**Exercise task**
Extract each line of the data below exactly as written.
———
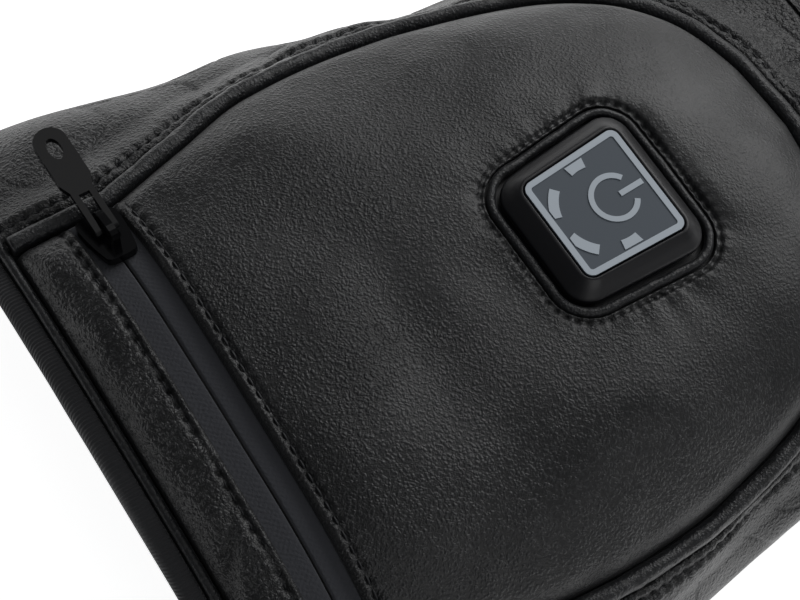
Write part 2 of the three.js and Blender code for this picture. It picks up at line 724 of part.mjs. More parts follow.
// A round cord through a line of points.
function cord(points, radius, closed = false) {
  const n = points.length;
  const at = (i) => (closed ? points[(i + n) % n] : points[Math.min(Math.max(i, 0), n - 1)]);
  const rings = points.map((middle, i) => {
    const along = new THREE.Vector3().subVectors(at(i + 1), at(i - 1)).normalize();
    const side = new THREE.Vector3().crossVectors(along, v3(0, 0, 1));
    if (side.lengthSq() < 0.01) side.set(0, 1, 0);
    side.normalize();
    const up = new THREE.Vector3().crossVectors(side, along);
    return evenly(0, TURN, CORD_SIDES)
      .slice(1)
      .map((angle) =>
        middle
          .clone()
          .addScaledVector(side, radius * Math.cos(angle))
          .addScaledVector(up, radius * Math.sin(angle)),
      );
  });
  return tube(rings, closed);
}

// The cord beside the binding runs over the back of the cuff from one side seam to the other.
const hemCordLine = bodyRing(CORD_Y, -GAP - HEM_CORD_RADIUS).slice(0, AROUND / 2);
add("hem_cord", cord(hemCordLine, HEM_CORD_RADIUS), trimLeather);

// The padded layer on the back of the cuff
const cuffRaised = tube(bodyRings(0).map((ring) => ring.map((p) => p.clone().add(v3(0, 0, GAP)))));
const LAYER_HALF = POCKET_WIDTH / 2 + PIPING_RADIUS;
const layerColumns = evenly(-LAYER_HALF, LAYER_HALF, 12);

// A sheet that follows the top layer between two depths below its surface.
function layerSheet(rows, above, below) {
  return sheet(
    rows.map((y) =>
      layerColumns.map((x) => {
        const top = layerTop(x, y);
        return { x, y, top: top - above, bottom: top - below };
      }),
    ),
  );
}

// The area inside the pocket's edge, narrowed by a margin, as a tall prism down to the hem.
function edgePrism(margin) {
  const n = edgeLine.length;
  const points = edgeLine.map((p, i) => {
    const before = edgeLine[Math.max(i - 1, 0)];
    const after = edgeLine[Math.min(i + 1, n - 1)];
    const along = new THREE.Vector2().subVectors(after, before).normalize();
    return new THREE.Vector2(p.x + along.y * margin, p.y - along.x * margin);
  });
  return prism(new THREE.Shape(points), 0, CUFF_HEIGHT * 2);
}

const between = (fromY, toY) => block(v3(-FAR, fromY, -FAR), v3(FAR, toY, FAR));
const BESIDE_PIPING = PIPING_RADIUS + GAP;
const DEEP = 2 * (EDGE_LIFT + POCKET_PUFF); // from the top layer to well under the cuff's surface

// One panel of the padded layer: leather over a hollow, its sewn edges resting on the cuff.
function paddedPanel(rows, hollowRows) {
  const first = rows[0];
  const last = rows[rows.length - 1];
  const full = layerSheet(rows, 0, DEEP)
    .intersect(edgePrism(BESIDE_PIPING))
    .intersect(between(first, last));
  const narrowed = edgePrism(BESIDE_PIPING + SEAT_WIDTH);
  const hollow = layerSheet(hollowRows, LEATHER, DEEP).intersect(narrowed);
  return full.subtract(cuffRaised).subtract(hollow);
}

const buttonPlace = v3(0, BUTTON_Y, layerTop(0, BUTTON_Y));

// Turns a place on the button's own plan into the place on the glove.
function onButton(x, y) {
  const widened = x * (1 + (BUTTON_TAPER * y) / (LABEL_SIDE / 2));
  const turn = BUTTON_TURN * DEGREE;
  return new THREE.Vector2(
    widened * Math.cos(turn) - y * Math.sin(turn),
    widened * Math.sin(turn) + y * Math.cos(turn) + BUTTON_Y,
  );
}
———
**Output**
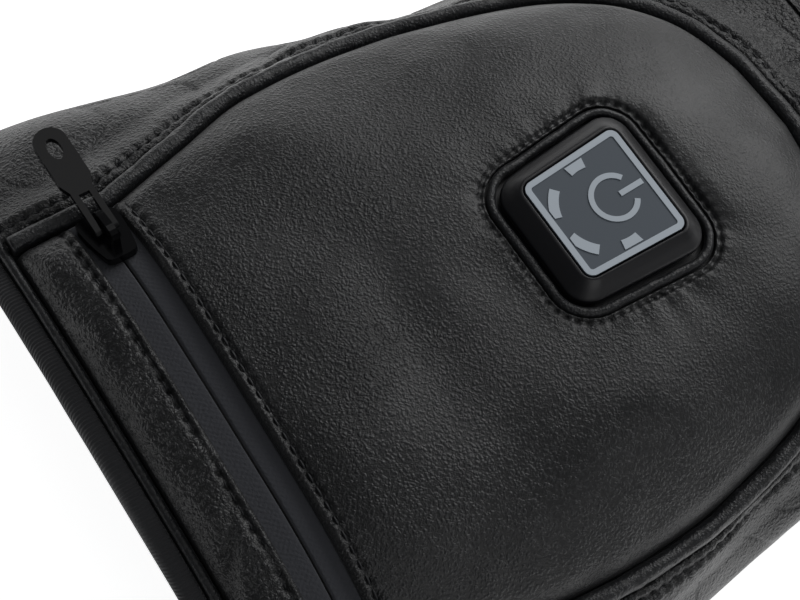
Write part 2 of the three.js and Blender code for this picture. It picks up at line 724 of part.mjs. More parts follow.
// A round cord through a line of points.
function cord(points, radius, closed = false) {
  const n = points.length;
  const at = (i) => (closed ? points[(i + n) % n] : points[Math.min(Math.max(i, 0), n - 1)]);
  const rings = points.map((middle, i) => {
    const along = new THREE.Vector3().subVectors(at(i + 1), at(i - 1)).normalize();
    const side = new THREE.Vector3().crossVectors(along, v3(0, 0, 1));
    if (side.lengthSq() < 0.01) side.set(0, 1, 0);
    side.normalize();
    const up = new THREE.Vector3().crossVectors(side, along);
    return evenly(0, TURN, CORD_SIDES)
      .slice(1)
      .map((angle) =>
        middle
          .clone()
          .addScaledVector(side, radius * Math.cos(angle))
          .addScaledVector(up, radius * Math.sin(angle)),
      );
  });
  return tube(rings, closed);
}

// The cord beside the binding runs over the back of the cuff from one side seam to the other.
const hemCordLine = bodyRing(CORD_Y, -GAP - HEM_CORD_RADIUS).slice(0, AROUND / 2);
add("hem_cord", cord(hemCordLine, HEM_CORD_RADIUS), trimLeather);

// The padded layer on the back of the cuff
const cuffRaised = tube(bodyRings(0).map((ring) => ring.map((p) => p.clone().add(v3(0, 0, GAP)))));
const LAYER_HALF = POCKET_WIDTH / 2 + PIPING_RADIUS;
const layerColumns = evenly(-LAYER_HALF, LAYER_HALF, 12);

// A sheet that follows the top layer between two depths below its surface.
function layerSheet(rows, above, below) {
  return sheet(
    rows.map((y) =>
      layerColumns.map((x) => {
        const top = layerTop(x, y);
        return { x, y, top: top - above, bottom: top - below };
      }),
    ),
  );
}

// The area inside the pocket's edge, narrowed by a margin, as a tall prism down to the hem.
function edgePrism(margin) {
  const n = edgeLine.length;
  const points = edgeLine.map((p, i) => {
    const before = edgeLine[Math.max(i - 1, 0)];
    const after = edgeLine[Math.min(i + 1, n - 1)];
    const along = new THREE.Vector2().subVectors(after, before).normalize();
    return new THREE.Vector2(p.x + along.y * margin, p.y - along.x * margin);
  });
  return prism(new THREE.Shape(points), 0, CUFF_HEIGHT * 2);
}

const between = (fromY, toY) => block(v3(-FAR, fromY, -FAR), v3(FAR, toY, FAR));
const BESIDE_PIPING = PIPING_RADIUS + GAP;
const DEEP = 2 * (EDGE_LIFT + POCKET_PUFF); // from the top layer to well under the cuff's surface

// One panel of the padded layer: leather over a hollow, its sewn edges resting on the cuff.
function paddedPanel(rows, hollowRows) {
  const first = rows[0];
  const last = rows[rows.length - 1];
  const full = layerSheet(rows, 0, DEEP)
    .intersect(edgePrism(BESIDE_PIPING))
    .intersect(between(first, last));
  const narrowed = edgePrism(BESIDE_PIPING + SEAT_WIDTH);
  const hollow = layerSheet(hollowRows, LEATHER, DEEP).intersect(narrowed);
  return full.subtract(cuffRaised).subtract(hollow);
}

const buttonPlace = v3(0, BUTTON_Y, layerTop(0, BUTTON_Y));

// Turns a place on the button's own plan into the place on the glove.
function onButton(x, y) {
  const widened = x * (1 + (BUTTON_TAPER * y) / (LABEL_SIDE / 2));
  const turn = BUTTON_TURN * DEGREE;
  return new THREE.Vector2(
    widened * Math.cos(turn) - y * Math.sin(turn),
    widened * Math.sin(turn) + y * Math.cos(turn) + BUTTON_Y,
  );
}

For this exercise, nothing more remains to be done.